There is an extras menu on this “unrated: grisly edition” disc and I did plumb it. The 13 minute “behind the scenes” featurette was the best part of the experience, yet even that was mishandled. The interviews with Neil Kubath, Jonathon Rockett, David G. Holland and lovely Kristyn Green, spliced with production footage was interesting and gave me a look at some of the thoughts/motivations of the actors involved. However, every time a clip from the film was edited into the sequence, any empathy I had begun to engender for the cast evaporated. There is a small section of deleted/alternate scenes that were of minor interest. There are also two commentary tracks with director Franklin Guerrero Jr. on both and producer Richard Finney accompanying the director on one track while producer Eric Williford chimes in on the other track. Normally I am always interested in the views and recollections of the cast and crew in any project, but in this case I didn’t want to hear what these men had to say.

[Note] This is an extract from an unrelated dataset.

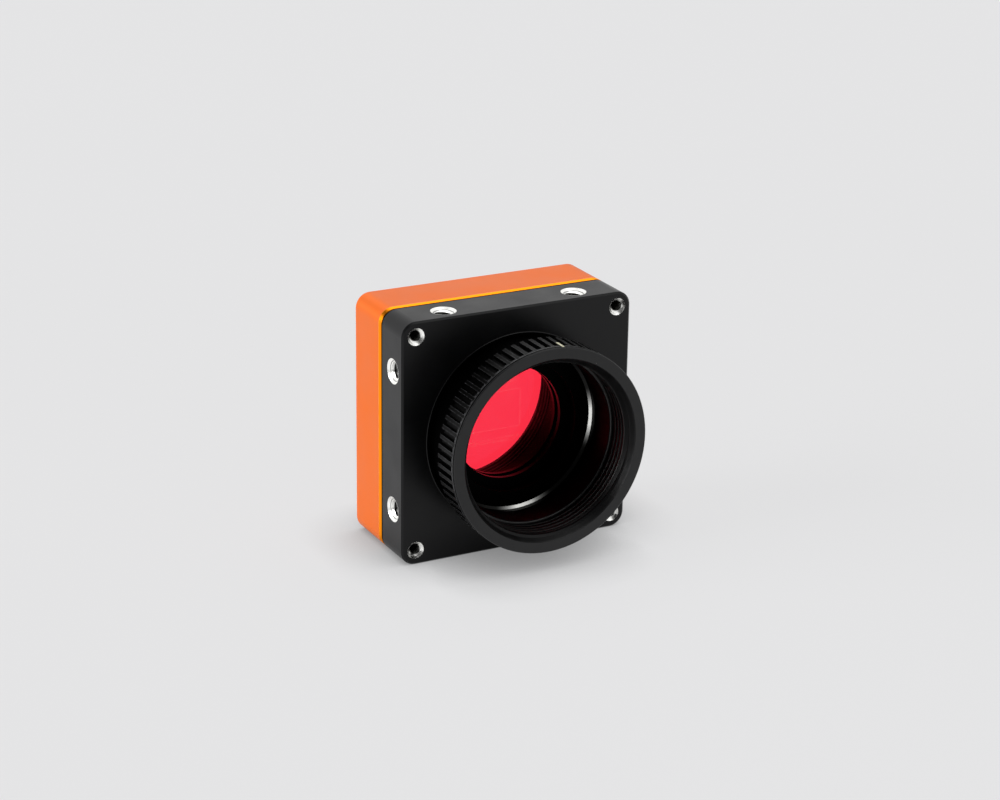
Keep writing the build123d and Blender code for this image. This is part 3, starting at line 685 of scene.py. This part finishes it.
def ridge_points(core, mouth, cone, ridge, pitch, start, end, segments):
    """Rows of (radius, turn, depth) for the front foot, the crest twice and the rear foot of a helical ridge.

    The ridge stands on a plain wall of the core radius, and on the cone that leads into it from the mouth.
    """
    def wall(depth):
        return core + (mouth - core) * max(0.0, 1 - depth / cone) + FOOT_REACH

    steps = int((end - start) / pitch * segments)
    rows = []
    for step in range(steps + 1):
        turn = 2 * math.pi * step / segments
        depth = start + pitch * step / segments
        run_out = min(1.0, END_RISE * step / segments, END_RISE * (steps - step) / segments)
        crest = wall(depth) - ridge * run_out
        flank = HALF_RIDGE * pitch * run_out
        front, rear = depth - flank, depth + flank
        top = (crest, turn, depth)
        rows.append([(wall(front), turn, front), top, top, (wall(rear), turn, rear)])
    return rows


def add_ridge(mesh, mouth, inward, rows):
    """Adds a helical ridge in a hole with its mouth at a point and running inward along a direction."""
    inward = Vector(inward).normalized()
    side = inward.orthogonal().normalized()
    other = inward.cross(side)
    previous = None
    for row in rows:
        current = []
        for radius, turn, depth in row:
            out = side * math.cos(turn) + other * math.sin(turn)
            current.append(mesh.verts.new(Vector(mouth) + out * radius + inward * depth))
        if previous:
            mesh.faces.new((previous[0], previous[1], current[1], current[0]))
            mesh.faces.new((previous[2], previous[3], current[3], current[2]))
        previous = current


def piece_from(mesh, name, body, material):
    """A smooth-shaded piece made of a finished mesh, riding on a body."""
    data = bpy.data.meshes.new(name)
    mesh.to_mesh(data)
    mesh.free()
    for face in data.polygons:
        face.use_smooth = True
    piece = bpy.data.objects.new(name, data)
    bpy.context.scene.collection.objects.link(piece)
    data.materials.append(material)
    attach(piece, body)
    return piece


def side_hole_mouths(sizes):
    """Mouth and inward direction of the eight holes in the sides of the front housing."""
    depth = FRONT_FACE + sizes.hole_depth_place
    mouths = []
    for sign in (-1, 1):
        place = sign * sizes.hole_spacing / 2
        for side in (-1, 1):
            mouths.append(((place, depth, AXIS_HEIGHT + side * HALF_WIDTH), (0, 0, -side)))
            mouths.append(((side * HALF_WIDTH, depth, AXIS_HEIGHT + place), (-side, 0, 0)))
    return mouths


def corner_mouths(sizes):
    mouths = []
    for across in (-1, 1):
        for up in (-1, 1):
            x = across * sizes.corner_place
            z = AXIS_HEIGHT + up * sizes.corner_place
            mouths.append(((x, FRONT_FACE, z), (0, 1, 0)))
    return mouths


def lock_mouths(sizes):
    z = AXIS_HEIGHT + sizes.lock_height
    return [((side * sizes.lock_spacing / 2, BACK_FACE, z), (0, -1, 0)) for side in (-1, 1)]


# Operators

class CAMERA_BODY_OT_housing(bpy.types.Operator):
    """Give the front housing and the filter holder their black anodising"""
    bl_idname = "camera_body.housing"
    bl_label = "Finish front housing"

    def execute(self, context):
        scene = context.scene
        dress(black_housing(scene.finish_colours, scene.thread_sizes), "front_housing", "filter_holder")
        return {"FINISHED"}


class CAMERA_BODY_OT_ring(bpy.types.Operator):
    """Finish the lens ring and its index line, and cut its thread"""
    bl_idname = "camera_body.ring"
    bl_label = "Finish lens ring"

    def execute(self, context):
        scene = context.scene
        sizes = scene.thread_sizes
        black = black_ring(scene.finish_colours)
        dress(black, "lens_ring")
        paint = moulded("index_paint", scene.finish_colours.index_paint, 0.6, 0.2 * MILLIMETRE)
        dress(paint, "index_mark")
        mesh = bmesh.new()
        rows = ridge_points(
            sizes.lens_core, sizes.lens_mouth, sizes.lens_cone, sizes.lens_ridge, sizes.lens_pitch,
            sizes.lens_start, sizes.lens_end, LENS_FACETS)
        add_ridge(mesh, (0, SEAT_FACE, AXIS_HEIGHT), (0, 1, 0), rows)
        piece_from(mesh, "lens_thread", "ring", black)
        return {"FINISHED"}


class CAMERA_BODY_OT_holes(bpy.types.Operator):
    """Cut the threads of the side, corner and lock holes"""
    bl_idname = "camera_body.holes"
    bl_label = "Thread the holes"

    def execute(self, context):
        sizes = context.scene.thread_sizes
        bare = cut_thread(context.scene.finish_colours)
        mesh = bmesh.new()
        lead = sizes.hole_mouth - sizes.hole_core
        rows = ridge_points(
            sizes.hole_core, sizes.hole_mouth, lead, sizes.hole_ridge, sizes.hole_pitch,
            sizes.hole_start, sizes.hole_end, SIDE_FACETS)
        for mouth, inward in side_hole_mouths(sizes):
            add_ridge(mesh, mouth, inward, rows)
        piece_from(mesh, "side_hole_threads", "housing", bare)
        mesh = bmesh.new()
        lead = sizes.corner_mouth - sizes.corner_core
        rows = ridge_points(
            sizes.corner_core, sizes.corner_mouth, lead, sizes.corner_ridge, sizes.corner_pitch,
            sizes.corner_start, sizes.corner_end, CORNER_FACETS)
        for mouth, inward in corner_mouths(sizes):
            add_ridge(mesh, mouth, inward, rows)
        piece_from(mesh, "corner_hole_threads", "housing", bare)
        mesh = bmesh.new()
        for mouth, inward in lock_mouths(sizes):
            add_ridge(mesh, mouth, inward, rows)
        piece_from(mesh, "lock_hole_threads", "housing", bare)
        return {"FINISHED"}


class CAMERA_BODY_OT_filter(bpy.types.Operator):
    """Finish the snap ring, the gasket and the coated filter"""
    bl_idname = "camera_body.filter"
    bl_label = "Finish filter"

    def execute(self, context):
        colours = context.scene.finish_colours
        dress(spring_wire(colours), "snap_ring")
        dress(moulded("seal_rubber", (0.02, 0.02, 0.02, 1), 0.75, 0.1 * MILLIMETRE), "filter_gasket")
        dress(filter_coating(colours), "filter_glass")
        return {"FINISHED"}


class CAMERA_BODY_OT_sensor(bpy.types.Operator):
    """Finish the image sensor behind the filter"""
    bl_idname = "camera_body.sensor"
    bl_label = "Finish sensor"

    def execute(self, context):
        colours = context.scene.finish_colours
        dress(moulded("fired_ceramic", (0.05, 0.045, 0.04, 1), 0.55, 0.1 * MILLIMETRE), "sensor_package")
        dress(silicon(), "sensor_die")
        dress(clear("cover_glass", (0.96, 0.99, 0.98, 1)), "sensor_cover_glass")
        dress(bond_wire(colours), "bond_wires")
        dress(metal("gold", colours.gold, 0.2, 0.1 * MILLIMETRE), "data_socket_contacts")
        return {"FINISHED"}


class CAMERA_BODY_OT_boards(bpy.types.Operator):
    """Finish the circuit boards and what stands on them"""
    bl_idname = "camera_body.boards"
    bl_label = "Finish boards"

    def execute(self, context):
        colours = context.scene.finish_colours
        dress(board_mask(colours), "sensor_board", "interface_board")
        chip = moulded("chip_plastic", (0.02, 0.02, 0.022, 1), 0.6, 0.08 * MILLIMETRE)
        connector = moulded("connector_plastic", (0.03, 0.03, 0.03, 1), 0.45, 0.1 * MILLIMETRE)
        tinned = metal("tinned_metal", (0.78, 0.78, 0.76, 1), 0.3, 0.2 * MILLIMETRE)
        brass = metal("turned_brass", (0.8, 0.58, 0.25, 1), 0.3, 0.2 * MILLIMETRE)
        dress(chip, "processor_chip", "memory_chip")
        dress(connector, "board_header", "board_receptacle")
        dress(moulded("thermal_rubber", (0.2, 0.26, 0.36, 1), 0.8, 0.2 * MILLIMETRE), "thermal_pad")
        dress(moulded("ferrite", (0.07, 0.07, 0.07, 1), 0.7, 0.1 * MILLIMETRE), "power_inductors")
        dress(moulded("capacitor_ceramic", (0.42, 0.28, 0.16, 1), 0.5, 0.1 * MILLIMETRE), "capacitors")
        dress(tinned, "sensor_contacts", "clock_crystal", "io_socket_pins")
        dress(brass, "board_standoffs", "board_spacers")
        dress(metal("screw_steel", (0.6, 0.6, 0.6, 1), 0.3, 0.2 * MILLIMETRE), "board_screws")
        return {"FINISHED"}


class CAMERA_BODY_OT_back(bpy.types.Operator):
    """Finish the rear shell, its screws, sockets and status light"""
    bl_idname = "camera_body.back"
    bl_label = "Finish rear shell"

    def execute(self, context):
        colours = context.scene.finish_colours
        dress(orange_shell(colours), "rear_shell")
        dress(metal("black_oxide", (0.045, 0.045, 0.05, 1), 0.38, 0.2 * MILLIMETRE), "assembly_screws")
        dress(metal("nickel_plate", (0.7, 0.69, 0.66, 1), 0.24, 0.3 * MILLIMETRE), "data_socket_shell")
        socket = moulded("socket_plastic", (0.02, 0.02, 0.02, 1), 0.4, 0.1 * MILLIMETRE)
        dress(socket, "data_socket_tongue", "io_socket_shroud")
        dress(moulded("led_resin", (0.75, 0.75, 0.6, 1), 0.25, 0.2 * MILLIMETRE), "status_led")
        dress(clear("clear_plastic", (0.93, 0.96, 0.94, 1)), "light_pipe")
        return {"FINISHED"}


# Stage

def seen_rays(tree):
    """Masks of the rays that look at a surface: straight, and by way of gloss or glass."""
    path = node(tree, "ShaderNodeLightPath")
    mirrored = either(tree, path.outputs["Is Glossy Ray"], path.outputs["Is Transmission Ray"])
    return path.outputs["Is Camera Ray"], mirrored


def floor_finish(settings):
    """Pale floor: mostly its own even paleness, with the lamps' shadows and a soft shade at the foot."""
    material, tree, shader = finish("pale_floor", 0.9, specular=0.0)
    seen, mirrored = seen_rays(tree)
    mottle = noise(tree, coordinates(tree), 0.4, 2.0)
    pale = mix_colour(tree, mottle, grow(settings.floor_colour, 0.99), grow(settings.floor_colour, 1.01))
    link(tree, mix_colour(tree, 1 - settings.lamp_share, pale, (0, 0, 0, 1)), shader, "Base Color")
    open_share = node(
        tree, "ShaderNodeAmbientOcclusion", {"Distance": settings.contact_reach}, samples=8).outputs["AO"]
    shaded_glow = settings.contact_floor * settings.floor_glow
    own = both(tree, seen, mix_number(tree, open_share, shaded_glow, settings.floor_glow))
    shown = both(tree, mirrored, both(tree, open_share, settings.mirrored_floor))
    link(tree, pale, shader, "Emission Color")
    link(tree, either(tree, own, shown), shader, "Emission Strength")
    return material


def sky(settings):
    """Even pale surroundings, dimmer as a light than as a backdrop, with a dark side in front and above."""
    world = bpy.data.worlds.new("studio")
    bpy.context.scene.world = world
    world.use_nodes = True
    tree = world.node_tree
    background = tree.nodes["Background"]
    seen, mirrored = seen_rays(tree)
    background.inputs["Color"].default_value = (1, 1, 1, 1)
    towards = node(tree, "ShaderNodeTexCoord").outputs["Generated"]
    opening = Vector(settings.opening_place).normalized()
    match = node(tree, "ShaderNodeVectorMath", {0: towards, 1: opening}, operation="DOT_PRODUCT")
    dark = between(
        tree, match.outputs["Value"], math.cos(settings.opening_edge), math.cos(settings.opening_core))
    mirror = mix_number(tree, dark, settings.mirrored_light, settings.dark_opening)
    backdrop = mix_number(tree, seen, settings.sky_light, settings.floor_colour[0])
    link(tree, mix_number(tree, mirrored, backdrop, mirror), background, "Strength")


def soft_sun(name, towards, strength, spread):
    """A sun lamp that shines from a direction, with soft shadows."""
    data = bpy.data.lights.new(name, "SUN")
    data.energy = strength
    data.angle = spread
    lamp = bpy.data.objects.new(name, data)
    lamp.rotation_euler = Vector(towards).to_track_quat("Z", "Y").to_euler()
    bpy.context.scene.collection.objects.link(lamp)


def aim_camera(settings):
    """The camera, turned and tilted as the settings say."""
    turn, rise, roll = settings.azimuth, settings.elevation, settings.roll
    back = Vector((math.sin(turn) * math.cos(rise), -math.cos(turn) * math.cos(rise), math.sin(rise)))
    right = Vector((math.cos(turn), math.sin(turn), 0))
    up = back.cross(right)
    tilted_right = right * math.cos(roll) + up * math.sin(roll)
    tilted_up = up * math.cos(roll) - right * math.sin(roll)
    data = bpy.data.cameras.new("camera")
    data.sensor_fit = "HORIZONTAL"
    data.sensor_width = SENSOR_WIDTH
    data.lens = settings.focal_length
    data.clip_start = NEAREST
    data.clip_end = FURTHEST
    camera = bpy.data.objects.new("camera", data)
    place = Vector(settings.look_at) + back * settings.distance
    facing = Matrix((tilted_right, tilted_up, back)).transposed().to_4x4()
    camera.matrix_world = Matrix.Translation(place) @ facing
    bpy.context.scene.collection.objects.link(camera)
    bpy.context.scene.camera = camera


class CAMERA_BODY_OT_stage(bpy.types.Operator):
    """Lay the floor, set the lights and place the camera"""
    bl_idname = "camera_body.stage"
    bl_label = "Set the stage"

    def execute(self, context):
        settings = context.scene.stage_settings
        mesh = bmesh.new()
        bmesh.ops.create_grid(mesh, x_segments=8, y_segments=8, size=settings.floor_size / 2)
        data = bpy.data.meshes.new("floor")
        mesh.to_mesh(data)
        mesh.free()
        floor = bpy.data.objects.new("floor", data)
        data.materials.append(floor_finish(settings))
        context.scene.collection.objects.link(floor)
        sky(settings)
        soft_sun("side_light", settings.side_place, settings.side_light, settings.side_spread)
        soft_sun("top_light", settings.top_place, settings.top_light, settings.top_spread)
        aim_camera(settings)
        context.scene.view_settings.view_transform = "Standard"
        return {"FINISHED"}


# Panel and registration

class CAMERA_BODY_PT_panel(bpy.types.Panel):
    bl_idname = "CAMERA_BODY_PT_panel"
    bl_label = "Industrial camera"
    bl_space_type = "VIEW_3D"
    bl_region_type = "UI"
    bl_category = "Industrial camera"

    def draw(self, context):
        for step in STEPS:
            self.layout.operator(step.bl_idname)


STEPS = (
    CAMERA_BODY_OT_housing,
    CAMERA_BODY_OT_ring,
    CAMERA_BODY_OT_holes,
    CAMERA_BODY_OT_filter,
    CAMERA_BODY_OT_sensor,
    CAMERA_BODY_OT_boards,
    CAMERA_BODY_OT_back,
    CAMERA_BODY_OT_stage,
)
SETTINGS = {"thread_sizes": ThreadSizes, "finish_colours": FinishColours, "stage_settings": StageSettings}


def register():
    for name, group in SETTINGS.items():
        bpy.utils.register_class(group)
        setattr(bpy.types.Scene, name, bpy.props.PointerProperty(type=group))
    for step in STEPS:
        bpy.utils.register_class(step)
    bpy.utils.register_class(CAMERA_BODY_PT_panel)


def unregister():
    bpy.utils.unregister_class(CAMERA_BODY_PT_panel)
    for step in reversed(STEPS):
        bpy.utils.unregister_class(step)
    for name, group in SETTINGS.items():
        delattr(bpy.types.Scene, name)
        bpy.utils.unregister_class(group)


def main():
    register()
    bpy.ops.camera_body.housing()
    bpy.ops.camera_body.ring()
    bpy.ops.camera_body.holes()
    bpy.ops.camera_body.filter()
    bpy.ops.camera_body.sensor()
    bpy.ops.camera_body.boards()
    bpy.ops.camera_body.back()
    bpy.ops.camera_body.stage()


if __name__ == "__main__":
    main()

One of my closest friends once told me that he had seen a film, “that made him a worse person”. I sincerely hope that viewing CARVER has not lead me farther down the ruinous path into the void and that somehow I can find some redemption after this transgression. Just as I learned a valuable lesson from my finger painting experience long ago, maybe I can take from this incident the awareness that this film may have sworn me off of that corrupt avenue of birthing nightmares from the deepest corners of a person's colon called “torture porn”. The problem is that when one becomes exclusive in their habits, they can miss out on opportunities. I feel that watching THE GIRL NEXT DOOR was a “worthwhile” experience because of the valuable literary themes woven into that very powerful and unsettling film. CARVER has made me re-evaluate my standards and re-assess why I am watching certain sub-genres. If I can emerge from this horrifying viewing a wiser person, it can be said that I my have found a “silver” lining in one of the darkest clouds imaginable.